_Written request_
Examine each line of the data. Copy those that contain the string "bodies".

** BEGIN Records supplied **

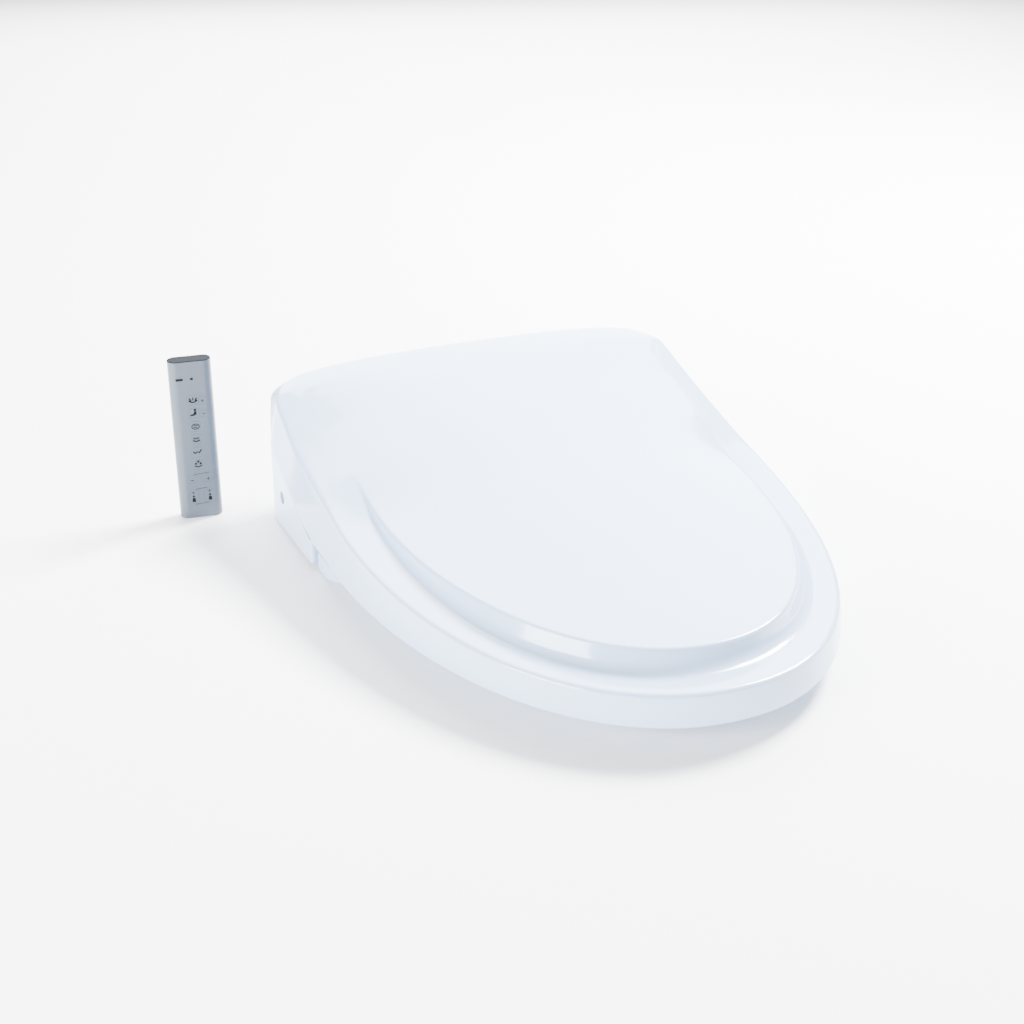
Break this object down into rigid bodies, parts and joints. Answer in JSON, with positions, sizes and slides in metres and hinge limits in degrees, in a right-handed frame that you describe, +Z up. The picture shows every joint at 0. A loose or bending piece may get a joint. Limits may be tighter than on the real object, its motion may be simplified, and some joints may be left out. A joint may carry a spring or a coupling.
{
  "type": "electric bidet seat",
  "caption": "Low electric bidet seat: a crowned white lid over a heated seat, a rear case with a sliding wash wand, a warm-air dryer and a slim upright hand remote.",
  "frame": {"origin": "midway between the two toilet fixing bolts, on the plane where the unit meets the bowl", "axes": "+X to the right seen from the front, -Y towards the front tip, +Z up"},
  "size_m": [0.4644, 0.525, 0.146],
  "materials": {
    "white_plastic": "moulded gloss",
    "seat_plastic": "moulded gloss",
    "grey_plastic": "moulded satin",
    "tray_plastic": "moulded satin",
    "remote_grey": "fine satin paint",
    "remote_cap_grey": "satin",
    "key_grey": "fine satin paint, printed symbol",
    "display_black": "smoked window",
    "clear_lens": "frosted lens",
    "soft_rubber": "moulded",
    "stainless": "turned",
    "brass": "cast and machined",
    "circuit_green": "solder mask",
    "hose_silicone": "extruded",
    "battery_steel": "plated",
    "motor_steel": "plated can",
    "heater_foil": "foil"
  },
  "bodies": {
    "case": {"base_plate": "grey_plastic", "lower_case": "tray_plastic", "upper_case": "white_plastic", "front_bezel": "white_plastic", "drain_plug": "tray_plastic", "night_light_lens": "clear_lens", "case_screws": "stainless", "base_pads": "soft_rubber", "water_inlet": "brass", "solenoid_valve": "grey_plastic", "heater_tank": "tray_plastic", "water_pump": "motor_steel", "water_hoses": "hose_silicone", "wand_guide": "grey_plastic", "wand_motor": "motor_steel", "dryer_housing": "grey_plastic", "dryer_motor": "motor_steel", "control_board": "circuit_green", "power_supply": "grey_plastic", "power_cord_gland": "soft_rubber", "deodoriser_housing": "grey_plastic", "hinge_shafts": "stainless", "soft_close_dampers": "grey_plastic"},
    "seat": {"seat_top": "seat_plastic", "seat_base": "seat_plastic", "seat_rear_corners": "seat_plastic", "seat_heater": "heater_foil", "seat_bumpers": "soft_rubber"},
    "lid": {"lid_shell": "white_plastic", "lid_bumpers": "soft_rubber"},
    "wand": {"wand_tube": "stainless", "wand_tip": "white_plastic"},
    "wand_roller": {"wand_roller": "soft_rubber"},
    "dryer_impeller": {"dryer_impeller": "grey_plastic"},
    "dryer_flap": {"dryer_flap": "white_plastic"},
    "deodoriser_cartridge": {"deodoriser_cartridge": "tray_plastic"},
    "release_button": {"release_button": "white_plastic"},
    "remote": {"remote_shell": "remote_grey", "remote_top_cap": "remote_cap_grey", "remote_display": "display_black", "remote_lamp": "display_black", "remote_circuit_board": "circuit_green", "remote_batteries": "battery_steel"},
    "battery_door": {"remote_battery_door": "remote_grey"},
    "key_rear_wash": {"key_rear_wash": "key_grey"},
    "key_front_wash": {"key_front_wash": "key_grey"},
    "key_wide_wash": {"key_wide_wash": "key_grey"},
    "key_pulse": {"key_pulse": "key_grey"},
    "key_dryer": {"key_dryer": "key_grey"},
    "key_stop": {"key_stop": "key_grey"},
    "key_pressure_up": {"key_pressure_up": "key_grey"},
    "key_pressure_down": {"key_pressure_down": "key_grey"},
    "key_warmer_less": {"key_warmer_less": "key_grey"},
    "key_warmer_more": {"key_warmer_more": "key_grey"},
    "key_wand_back": {"key_wand_back": "key_grey"},
    "key_wand_forward": {"key_wand_forward": "key_grey"}
  },
  "joints": [
    {"name": "seat_hinge", "type": "hinge", "parent": "case", "child": "seat", "pos_m": [0, 0.014, 0.096], "axis": [1, 0, 0], "range_deg": [-92, 0]},
    {"name": "lid_hinge", "type": "hinge", "parent": "seat", "child": "lid", "pos_m": [0, 0.014, 0.096], "axis": [-1, 0, 0], "range_deg": [0, 95]},
    {"name": "wand_slide", "type": "slide", "parent": "case", "child": "wand", "axis": [0, -0.9397, -0.342], "range_m": [0, 0.095]},
    {"name": "wand_roller_spin", "type": "hinge", "parent": "case", "child": "wand_roller", "pos_m": [0, -0.04802, 0.06937], "axis": [1, 0, 0], "range_deg": [-720, 0]},
    {"name": "dryer_fan_spin", "type": "hinge", "parent": "case", "child": "dryer_impeller", "pos_m": [0.052, -0.034, 0.04], "axis": [0, 0, 1], "continuous": true},
    {"name": "dryer_flap_hinge", "type": "hinge", "parent": "case", "child": "dryer_flap", "pos_m": [0.038, -0.1, 0.0392], "axis": [-1, 0, 0], "range_deg": [0, 60]},
    {"name": "cartridge_slide", "type": "slide", "parent": "case", "child": "deodoriser_cartridge", "axis": [1, 0, 0], "range_m": [0, 0.045]},
    {"name": "release_button_press", "type": "slide", "parent": "case", "child": "release_button", "axis": [-1, 0, 0], "range_m": [0, 0.003], "stiffness_N_per_m": 600, "springref_m": -0.002},
    {"name": "remote_lift", "type": "slide", "parent": "case", "child": "remote", "axis": [0, 0, 1], "range_m": [0, 0.15]},
    {"name": "battery_door_lift", "type": "slide", "parent": "remote", "child": "battery_door", "axis": [0.1045, 0.9945, 0], "range_m": [0, 0.02]},
    {"name": "key_rear_wash_press", "type": "slide", "parent": "remote", "child": "key_rear_wash", "axis": [0.1045, 0.9945, 0], "range_m": [0, 0.0006], "stiffness_N_per_m": 300, "springref_m": -0.0005},
    {"name": "key_front_wash_press", "type": "slide", "parent": "remote", "child": "key_front_wash", "axis": [0.1045, 0.9945, 0], "range_m": [0, 0.0006], "stiffness_N_per_m": 300, "springref_m": -0.0005},
    {"name": "key_wide_wash_press", "type": "slide", "parent": "remote", "child": "key_wide_wash", "axis": [0.1045, 0.9945, 0], "range_m": [0, 0.0006], "stiffness_N_per_m": 300, "springref_m": -0.0005},
    {"name": "key_pulse_press", "type": "slide", "parent": "remote", "child": "key_pulse", "axis": [0.1045, 0.9945, 0], "range_m": [0, 0.0006], "stiffness_N_per_m": 300, "springref_m": -0.0005},
    {"name": "key_dryer_press", "type": "slide", "parent": "remote", "child": "key_dryer", "axis": [0.1045, 0.9945, 0], "range_m": [0, 0.0006], "stiffness_N_per_m": 300, "springref_m": -0.0005},
    {"name": "key_stop_press", "type": "slide", "parent": "remote", "child": "key_stop", "axis": [0.1045, 0.9945, 0], "range_m": [0, 0.0006], "stiffness_N_per_m": 300, "springref_m": -0.0005},
    {"name": "key_pressure_up_press", "type": "slide", "parent": "remote", "child": "key_pressure_up", "axis": [0.1045, 0.9945, 0], "range_m": [0, 0.0006], "stiffness_N_per_m": 300, "springref_m": -0.0005},
    {"name": "key_pressure_down_press", "type": "slide", "parent": "remote", "child": "key_pressure_down", "axis": [0.1045, 0.9945, 0], "range_m": [0, 0.0006], "stiffness_N_per_m": 300, "springref_m": -0.0005},
    {"name": "key_warmer_less_press", "type": "slide", "parent": "remote", "child": "key_warmer_less", "axis": [0.1045, 0.9945, 0], "range_m": [0, 0.0006], "stiffness_N_per_m": 300, "springref_m": -0.0005},
    {"name": "key_warmer_more_press", "type": "slide", "parent": "remote", "child": "key_warmer_more", "axis": [0.1045, 0.9945, 0], "range_m": [0, 0.0006], "stiffness_N_per_m": 300, "springref_m": -0.0005},
    {"name": "key_wand_back_press", "type": "slide", "parent": "remote", "child": "key_wand_back", "axis": [0.1045, 0.9945, 0], "range_m": [0, 0.0006], "stiffness_N_per_m": 300, "springref_m": -0.0005},
    {"name": "key_wand_forward_press", "type": "slide", "parent": "remote", "child": "key_wand_forward", "axis": [0.1045, 0.9945, 0], "range_m": [0, 0.0006], "stiffness_N_per_m": 300, "springref_m": -0.0005}
  ],
  "couplings": [
    {"joint": "wand_roller_spin", "follows": "wand_slide", "rad_per_m": -128.21}
  ]
}
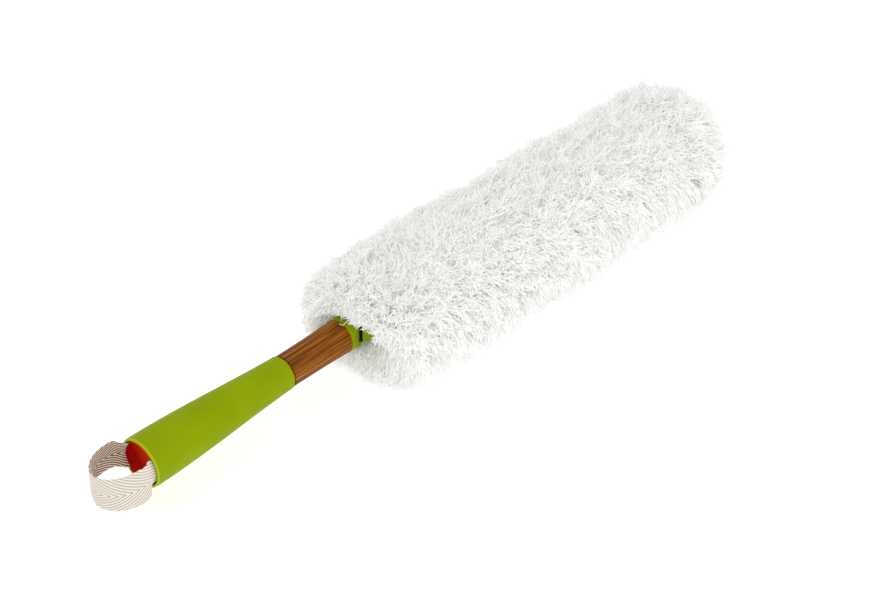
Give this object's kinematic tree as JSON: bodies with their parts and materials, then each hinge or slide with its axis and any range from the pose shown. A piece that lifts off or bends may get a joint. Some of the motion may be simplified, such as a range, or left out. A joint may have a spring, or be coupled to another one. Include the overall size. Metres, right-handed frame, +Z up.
{
  "type": "hand duster",
  "caption": "Hand duster with a tapered bamboo handle, green grip, tape hanging loop, swinging paddle and slide-off shaggy white yarn cover.",
  "frame": {"origin": "middle of the flat underside of the yarn pile, on which the duster rests", "axes": "+X along the handle from the hanging loop to the tip of the duster, +Z up, +Y to the left when looking along +X"},
  "size_m": [0.6432, 0.1254, 0.0978],
  "materials": {
    "bamboo": "satin carbonised bamboo",
    "green_plastic": "satin",
    "orange_plastic": "semi gloss",
    "cotton_tape": "herringbone weave",
    "steel": "plain",
    "white_plastic": "matt",
    "black_nylon": "matt",
    "white_fabric": "woven backing",
    "white_yarn": "shaggy yarn pile"
  },
  "bodies": {
    "handle": {"bamboo_handle": "bamboo", "grip_sleeve": "green_plastic", "butt_plug": "orange_plastic", "hang_loop": "cotton_tape", "loop_pin": "steel", "collar": "green_plastic", "collar_dowel": "steel", "pivot_pin": "steel", "pin_clip": "steel", "friction_shoe": "white_plastic", "friction_spring": "steel"},
    "head": {"knuckle": "black_nylon", "knuckle_screws": "steel", "paddle": "green_plastic", "paddle_back": "green_plastic", "paddle_screws": "steel", "stiffener_wire": "steel"},
    "cover": {"sleeve_top": "white_fabric", "sleeve_bottom": "white_fabric", "seam_binding": "white_fabric", "mouth_elastic": "white_fabric", "pile_top": "white_yarn", "pile_bottom": "white_yarn"}
  },
  "joints": [
    {"name": "head_swing", "type": "hinge", "parent": "handle", "child": "head", "pos_m": [-0.19, 0, 0.047], "axis": [0, 0, 1], "range_deg": [-20, 20]},
    {"name": "cover_slide", "type": "slide", "parent": "head", "child": "cover", "axis": [1, 0, 0], "range_m": [0, 0.36]}
  ]
}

** END Records supplied **

_Exercise answer_
Break this object down into rigid bodies, parts and joints. Answer in JSON, with positions, sizes and slides in metres and hinge limits in degrees, in a right-handed frame that you describe, +Z up. The picture shows every joint at 0. A loose or bending piece may get a joint. Limits may be tighter than on the real object, its motion may be simplified, and some joints may be left out. A joint may carry a spring or a coupling.
  "bodies": {
Give this object's kinematic tree as JSON: bodies with their parts and materials, then each hinge or slide with its axis and any range from the pose shown. A piece that lifts off or bends may get a joint. Some of the motion may be simplified, such as a range, or left out. A joint may have a spring, or be coupled to another one. Include the overall size. Metres, right-handed frame, +Z up.
  "bodies": {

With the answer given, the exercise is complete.